Đinh Đăng Định (20 April 1920 – 11 August 2013) was the personal photographer to Ho Chi Minh. He also co-founded the Vietnam Artistic Photographer's Association (VAPA) with Lâm Tấn Tài.

Early years
Đinh Đăng Định was born in Kiêu Kỵ, Hanoi, Vietnam.

Career

Anti-French Resistance (1936–1945)
In 1936, Đinh joined the anti-French resistance. However, it wasn't until 1941 when Ho Chi Minh set up at anti-Japanese base at Pác Bó that Đinh was allowed to photograph political activities.

Personal photographer to Ho Chi Minh (1945 - 1969)
Đinh became the personal photographer to Ho Chi Minh, taking the first official portrait of him on 2 September 1945 in Hanoi. The portrait was meant to be distributed to the public to publicise his identity.
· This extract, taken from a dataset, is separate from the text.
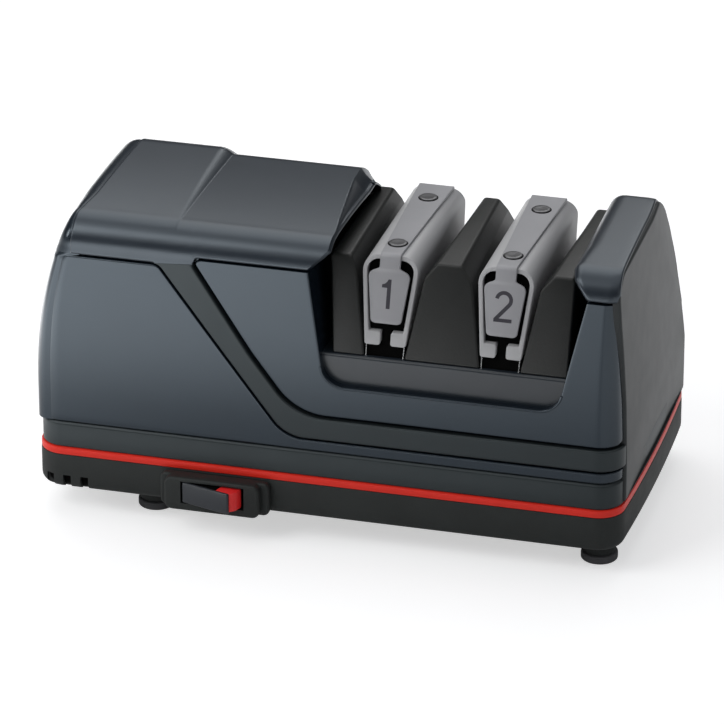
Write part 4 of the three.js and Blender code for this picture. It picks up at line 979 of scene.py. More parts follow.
    def _roof(self, lip: Array) -> tuple[Array, Array, Array, Array]:
        """Rows of the roof's section from a front lip, whose height may change, to the rear lip.

        The rows lie close together at both lips, and where the front lip is higher they start
        further along the one section and draw together over its first 60 mm.

        Args:
            lip: Height of the front lip, one number or one for each row and column.

        Returns:
            Points (y, z) and their outward normals, and how far each row lies from the front and rear lips.
        """
        fine = FORM.profile(self.relief.hood_lip, 0.0, self.relief.saddle_floor, 2000)
        tangent = np.gradient(fine, axis=0)
        tangent /= np.linalg.norm(tangent, axis=1, keepdims=True)
        along = np.concatenate([[0], np.cumsum(np.linalg.norm(np.diff(fine, axis=0), axis=1))])
        near = np.array([0, 0.06, 0.16, 0.3, 0.46, 0.64, 0.84, 1.1, 1.6])
        want = np.concatenate([near, np.linspace(2.3, along[-1] - 2.3, 150), along[-1] - near[::-1]])
        rise = np.interp(lip, fine[:300, 1], along[:300])
        shape = (-1,) + (1,) * (np.ndim(lip) - 1)
        at = want.reshape(shape) + rise * np.clip(1 - want / 60, 0, 1).reshape(shape)
        pick = [np.interp(at, along, v) for v in (*fine.T, -tangent[:, 1], tangent[:, 0])]
        return np.stack(pick[:2], -1), np.stack(pick[2:], -1), want, along[-1] - want

    def _hood_end(self, y: Array) -> Array:
        """X of the hood's left edge, which moves in by steps from the front wall to the ridge.

        Args:
            y: Places across the roof.

        Returns:
            The edge's X at each place.
        """
        r = self.relief
        return np.interp(y, [-50, -42, -30, -14, FORM.ridge_place], [
            r.hood_left, r.hood_left + 0.5, r.hood_left_top, r.hood_left_top + 1.1, r.hood_left_top + 2.6])

    def _ramp(self, y: Array, behind: Array) -> Array:
        """The raised part's share of its height, which grows to the ridge and fades at the rear lip."""
        return np.clip((y + 47) / (FORM.ridge_place + 47), 0, 1) ** 0.8 * np.clip(behind / 60, 0, 1)

    def _rim(self, border: Array, radius: Array) -> Array:
        """How far a face falls by a quarter circle of a radius near its border."""
        near = np.clip(radius - border, 0, radius)
        return radius - np.sqrt(np.maximum(0, radius**2 - near**2))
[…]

From 1945 onwards, Đinh would accompany Ho Chi Minh to capture images of his meetings with French colonial commanders and other high-ranking members of the Communist Party of Vietnam as well as document people's support of Ho's resistance movement. Đinh worked in the Party's Central Office, taking photos of Ho Chi Minh until he died in 1969.

While in Hanoi, Đinh founded the Vietnam Artistic Photographer's Association (VAPA) on 8 December 1965.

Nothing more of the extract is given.